For this illusion to work, they have to ask us to “retire the tired discourse of corruption and return to the core objective of giving voters access to relevant information,” which they define as providing voters “some useful information about the hundreds of millions in political spending.”  That’s right, not only do they ask us to dismiss concerns about corruption, but they redefine transparency to mean “some useful information.”  This is where the real misdirection takes place.  If corruption isn’t an issue, and the need for disclosure is limited, their illusion of reform may be easier for them to sell. 

However, like a magician’s coat with its secret pockets showing, the narrative with which they cloak their illusion doesn’t stand up to close inspection.  First, Bauer and Issacharoff have to hope their audience doesn’t notice that the Supreme Court has found comprehensive disclosure laws constitutional because they provide voters with necessary information and help deter corruption.  Instead, they ask us to believe that no one contributing only $2,700 to a candidate can expect to “buy” influence.  Even if that is true for presidential elections, it only tells us how little influence the vast majority of voters have since less than one third of one percent of the adult population contributed over $200 in federal elections in 2014.  Moreover, even a “paltry” $2,700 can still carry a lot of weight in a congressional race.

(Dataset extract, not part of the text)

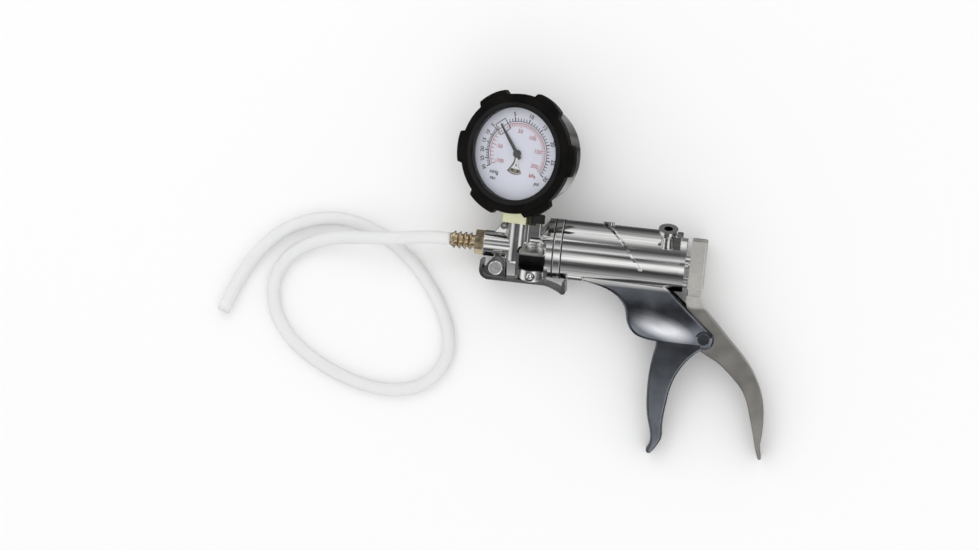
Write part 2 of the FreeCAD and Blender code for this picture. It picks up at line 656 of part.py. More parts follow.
def inlet_fitting():
    """Brass hose barb: threaded stub, hexagon, root and saw-tooth rings."""
    stub = disc_x(INLET_END, INLET_END + 6.6, THREAD_R, INLET_Y)
    corner = HEX_ACROSS / 2 / math.cos(math.radians(30))
    hexagon = Part.Face(Part.makePolygon([
        V(INLET_END, INLET_Y + corner * math.cos(math.radians(a)),
          corner * math.sin(math.radians(a))) for a in range(0, 361, 60)]))
    hexagon = hexagon.extrude(V(-HEX_T, 0, 0))
    dome = Part.makeSphere(8.2, V(INLET_END - HEX_T / 2, INLET_Y, 0))
    hexagon = hexagon.common(dome)
    root = disc_x(HOSE_START + 0.4, INLET_END, BARB_ROOT_R, INLET_Y)
    fitting = stub.fuse(hexagon).fuse(root)
    for index in range(BARBS):
        x = HOSE_START + 1.0 + BARB_PITCH * index
        tooth = Part.makeCone(BARB_ROOT_R, BARB_R, 1.5, V(x, INLET_Y, 0), X_AXIS)
        edge = disc_x(x + 1.5, x + 1.9, BARB_R, INLET_Y)
        fitting = fitting.fuse(tooth).fuse(edge)
    nose = disc_x(HOSE_START - NOSE_IN_HOSE, HOSE_START + 0.5, NOSE_R, INLET_Y)
    fitting = fitting.fuse(nose).cut(disc_x(-90, -30, 1.5, INLET_Y))
    return fitting.removeSplitter()


# ---------------------------------------------------------------- gauge

def gauge_place(shape):
    """From a gauge drawn with its face along +Z at the origin to its place on the stem."""
    shape.rotate(V(0, 0, 0), Y_AXIS, -GAUGE_TURN)
    shape.translate(V(STEM_X, GAUGE_Y, 0))
    return shape


def tube_z(z0, z1, outer, inner):
    return cyl(V(0, 0, z0), Z_AXIS, outer, z1 - z0).cut(cyl(V(0, 0, z0 - 1), Z_AXIS, inner,
                                                             z1 - z0 + 2))


def gauge_case():
    case = cyl(V(0, 0, CASE_BACK), Z_AXIS, CASE_R, CASE_FRONT - CASE_BACK)
    case = soften(case, 1.8, lambda edge: edge.BoundBox.ZMax < CASE_BACK + 0.1)
    case = case.cut(cyl(V(0, 0, CASE_BACK + CASE_WALL), Z_AXIS, CASE_R - CASE_WALL, 40))
    case = case.cut(cyl(V(0, -40, 0), Y_AXIS, 4.6, 20))
    return gauge_place(case)


def on_rim(radius, degrees):
    return V(radius * math.sin(math.radians(degrees)), radius * math.cos(math.radians(degrees)), 0)


def boot_outline():
    """Round rim with raised grips that have steep ends."""
    edges = []
    pitch = 360 / BOOT_LUGS
    for index in range(BOOT_LUGS):
        middle = pitch * index + BOOT_LUG_TURN
        foot, shoulder, gap_end = middle + 16.0, middle + 13.5, middle + pitch - 16.0
        edges.append(Part.Arc(on_rim(BOOT_LUG_R - 0.3, 2 * middle - shoulder),
                              on_rim(BOOT_LUG_R, middle),
                              on_rim(BOOT_LUG_R - 0.3, shoulder)).toShape())
        edges.append(Part.makeLine(on_rim(BOOT_LUG_R - 0.3, shoulder), on_rim(BOOT_R, foot)))
        edges.append(Part.Arc(on_rim(BOOT_R, foot), on_rim(BOOT_R, (foot + gap_end) / 2),
                              on_rim(BOOT_R, gap_end)).toShape())
        edges.append(Part.makeLine(on_rim(BOOT_R, gap_end),
                                   on_rim(BOOT_LUG_R - 0.3, middle + pitch - 13.5)))
    return Part.Face(Part.Wire(Part.__sortEdges__(edges)))


def rounded_puck(radius, front, edge_r):
    puck = cyl(V(0, 0, BOOT_BACK), Z_AXIS, radius, front - BOOT_BACK)
    return soften(puck, edge_r, lambda edge: edge.BoundBox.ZMin > front - 0.1)


def gauge_boot():
    outline = boot_outline()
    outline.translate(V(0, 0, BOOT_BACK))
    grips = outline.extrude(V(0, 0, BOOT_FRONT - BOOT_BACK))
    grips = grips.common(rounded_puck(BOOT_LUG_R + 0.1, BOOT_FRONT - 0.8, 1.4))
    boot = rounded_puck(BOOT_R + 0.05, BOOT_FRONT, 1.2).fuse(grips)
    boot = boot.cut(cyl(V(0, 0, -5), Z_AXIS, CASE_R + FIT, CASE_FRONT + 5.1))
    boot = boot.cut(cyl(V(0, 0, 0), Z_AXIS, BEZEL_R + FIT, 40))
    return gauge_place(boot.removeSplitter())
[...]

Beyond that, focusing on the alleged limited power of one $2,700 contribution requires us to ignore the potential for corrupt influence-buying through the bundling of $2,700 contributions to candidates.  A bundler responsible for raising over a quarter of a million dollars in individual contributions of $2,700 will certainly get noticed by the candidate, but the authors’ proposal would hide the identity of those contributors from the public (though not from the candidate, of course).  And since the Supreme Court, in McCutcheon v. FEC, struck down the aggregate limit on what an individual can give to all candidates, this new proposal would allow a wealthy individual to buy influence by spreading hundreds of thousands of dollars among a party’s candidates in $2,700 contributions, without the public knowing.  That would be an impressive and useful sleight of hand for those with access to that type of money.  The irony, of course, is that in striking down the aggregate limit, the Court relied, in part, on its belief that “disclosure of contributions minimizes the poten­tial for abuse of the campaign finance system.”  

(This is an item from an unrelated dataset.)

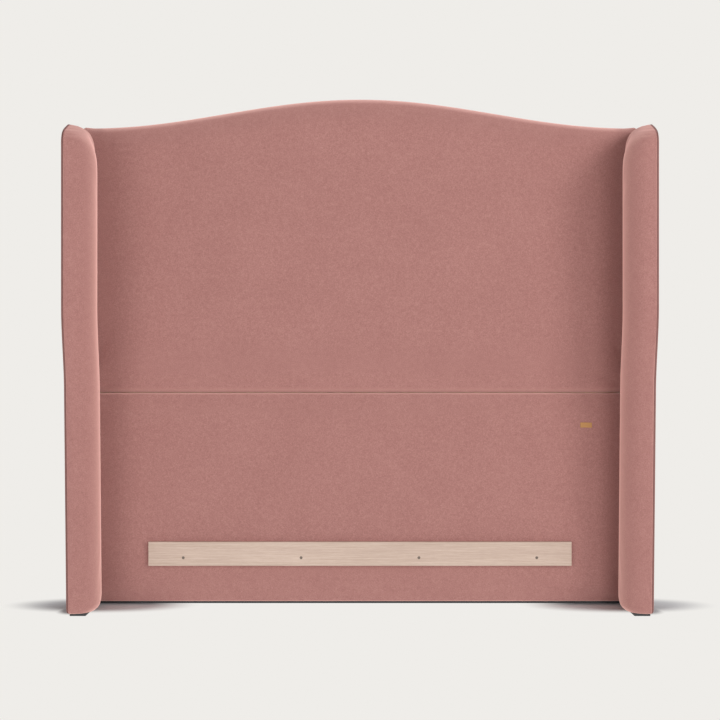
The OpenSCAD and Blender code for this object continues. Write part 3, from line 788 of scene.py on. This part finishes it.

Finally, the authors attempt to sell their illusion by suggesting that our disclosure laws are based on “the model of regulation we inherited from our grandparents’ concern over misbehavior in the 1972 presidential election.”  Initially, one should be suspicious of anyone who describes the Watergate scandal that resulted in a president resigning from office, and felony convictions for illegal contributions and other actions, as “misbehavior.”  But it fits with their suggestion that concern over large contributions corrupting our democracy is an ancient superstition foolishly held by our elders.

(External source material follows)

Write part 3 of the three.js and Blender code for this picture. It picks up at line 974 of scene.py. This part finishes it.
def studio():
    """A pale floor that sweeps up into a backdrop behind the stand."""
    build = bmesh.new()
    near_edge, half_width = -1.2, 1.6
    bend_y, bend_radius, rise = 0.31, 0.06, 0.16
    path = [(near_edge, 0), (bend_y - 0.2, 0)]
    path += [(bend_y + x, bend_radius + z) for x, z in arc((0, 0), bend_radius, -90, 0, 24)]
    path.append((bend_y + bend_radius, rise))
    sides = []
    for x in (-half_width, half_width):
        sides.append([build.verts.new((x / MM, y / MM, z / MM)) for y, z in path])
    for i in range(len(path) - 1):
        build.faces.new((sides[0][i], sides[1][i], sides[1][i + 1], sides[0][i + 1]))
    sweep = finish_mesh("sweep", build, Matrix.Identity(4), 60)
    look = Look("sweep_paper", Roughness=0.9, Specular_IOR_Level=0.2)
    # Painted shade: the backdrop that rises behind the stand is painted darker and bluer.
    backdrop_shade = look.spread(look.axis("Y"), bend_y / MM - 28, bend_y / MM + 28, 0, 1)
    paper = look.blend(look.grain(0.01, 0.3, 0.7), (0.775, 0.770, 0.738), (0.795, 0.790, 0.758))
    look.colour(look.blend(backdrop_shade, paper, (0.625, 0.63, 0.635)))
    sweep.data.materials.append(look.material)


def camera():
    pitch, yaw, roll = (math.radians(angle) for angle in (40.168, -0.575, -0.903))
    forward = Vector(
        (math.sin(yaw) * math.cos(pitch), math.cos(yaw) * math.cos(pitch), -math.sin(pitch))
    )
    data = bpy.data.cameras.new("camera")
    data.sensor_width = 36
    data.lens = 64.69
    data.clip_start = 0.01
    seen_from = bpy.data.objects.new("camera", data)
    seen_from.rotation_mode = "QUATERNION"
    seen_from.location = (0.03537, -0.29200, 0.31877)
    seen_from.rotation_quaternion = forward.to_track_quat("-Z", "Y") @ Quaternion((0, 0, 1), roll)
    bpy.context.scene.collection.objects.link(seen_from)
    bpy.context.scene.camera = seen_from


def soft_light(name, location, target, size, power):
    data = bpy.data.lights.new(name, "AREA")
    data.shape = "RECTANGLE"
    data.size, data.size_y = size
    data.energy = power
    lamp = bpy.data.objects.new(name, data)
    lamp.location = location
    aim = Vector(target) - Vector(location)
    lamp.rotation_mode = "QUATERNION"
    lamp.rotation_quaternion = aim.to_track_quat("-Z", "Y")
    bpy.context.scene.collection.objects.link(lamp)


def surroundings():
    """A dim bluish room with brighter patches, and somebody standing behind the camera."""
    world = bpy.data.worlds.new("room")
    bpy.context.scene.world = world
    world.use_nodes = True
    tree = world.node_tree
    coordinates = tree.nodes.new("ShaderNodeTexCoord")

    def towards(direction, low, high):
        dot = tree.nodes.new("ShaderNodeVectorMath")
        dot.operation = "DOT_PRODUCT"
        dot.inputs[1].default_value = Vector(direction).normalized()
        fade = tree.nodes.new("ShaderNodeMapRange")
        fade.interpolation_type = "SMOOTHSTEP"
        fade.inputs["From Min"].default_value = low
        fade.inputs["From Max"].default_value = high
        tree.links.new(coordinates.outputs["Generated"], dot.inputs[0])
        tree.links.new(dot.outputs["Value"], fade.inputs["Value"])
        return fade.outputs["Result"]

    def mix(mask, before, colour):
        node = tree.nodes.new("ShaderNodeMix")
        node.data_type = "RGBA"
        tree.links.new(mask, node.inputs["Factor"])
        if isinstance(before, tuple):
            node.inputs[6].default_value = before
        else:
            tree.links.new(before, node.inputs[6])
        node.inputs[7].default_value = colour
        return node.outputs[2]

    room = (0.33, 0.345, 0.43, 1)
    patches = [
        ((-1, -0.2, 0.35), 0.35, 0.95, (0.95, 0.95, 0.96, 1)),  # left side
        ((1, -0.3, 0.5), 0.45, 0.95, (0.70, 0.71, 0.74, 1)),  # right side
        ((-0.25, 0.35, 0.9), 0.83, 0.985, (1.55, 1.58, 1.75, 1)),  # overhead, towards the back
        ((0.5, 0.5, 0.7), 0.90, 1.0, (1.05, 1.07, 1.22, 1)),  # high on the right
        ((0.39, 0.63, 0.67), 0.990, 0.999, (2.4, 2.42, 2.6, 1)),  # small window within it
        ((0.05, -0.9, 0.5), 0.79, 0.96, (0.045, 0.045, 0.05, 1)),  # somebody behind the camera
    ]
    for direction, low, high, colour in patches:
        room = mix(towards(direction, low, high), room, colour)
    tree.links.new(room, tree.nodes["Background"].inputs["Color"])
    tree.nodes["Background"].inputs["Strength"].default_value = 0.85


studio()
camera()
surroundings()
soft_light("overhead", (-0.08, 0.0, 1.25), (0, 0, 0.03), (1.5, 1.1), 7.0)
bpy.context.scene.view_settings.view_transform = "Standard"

It’s a nice try, but you can’t create an illusion that relies on history unless you have a sense of time.  Mr. Bauer, Prof. Issacharoff and I are all about the same age.  I was in college when the Watergate money-in-politics scandal broke and in law school when Nixon resigned.  It was our generation, not our grandparents’ generation, who worried about the future of our democracy in the wake of Watergate.  Of course, if the abuses of Watergate were no longer of concern, it might very well be time for our generation to get over it, while acknowledging the post-Watergate reforms that included the current disclosure system.  But what about the documented record of the soft-money scandal in the late 1990’s that gave rise to the Bipartisan Campaign Reform Act of 2002?  Still too long ago?  Then, how about the indictment of Senator Menendez a couple of weeks ago, which included allegations of corruption involving campaign contributions?  After the magic show is over, the truth remains that there is no endgame in a democracy and each generation has to fight against corruption—and for a better-informed electorate—by building on past reforms, not tearing them down. 

Trying to turn a proposal to dramatically decrease the public’s access to information about who is financing our candidates into a reform that provides the public with more transparency was an ambitious gambit.  Ultimately, it doesn’t work because it requires us to suspend our disbelief to a degree that allows us to accept that transparency in the funding of election campaigns really just means providing the public with “some useful information,” and that concerns about corruption stemming from large campaign contributions is tired and outdated.  Unfortunately for Bauer and Issacharoff, the public is not that gullible.

 

Larry is the former general counsel of the FEC and an expert and adviser on campaign finance and ethics.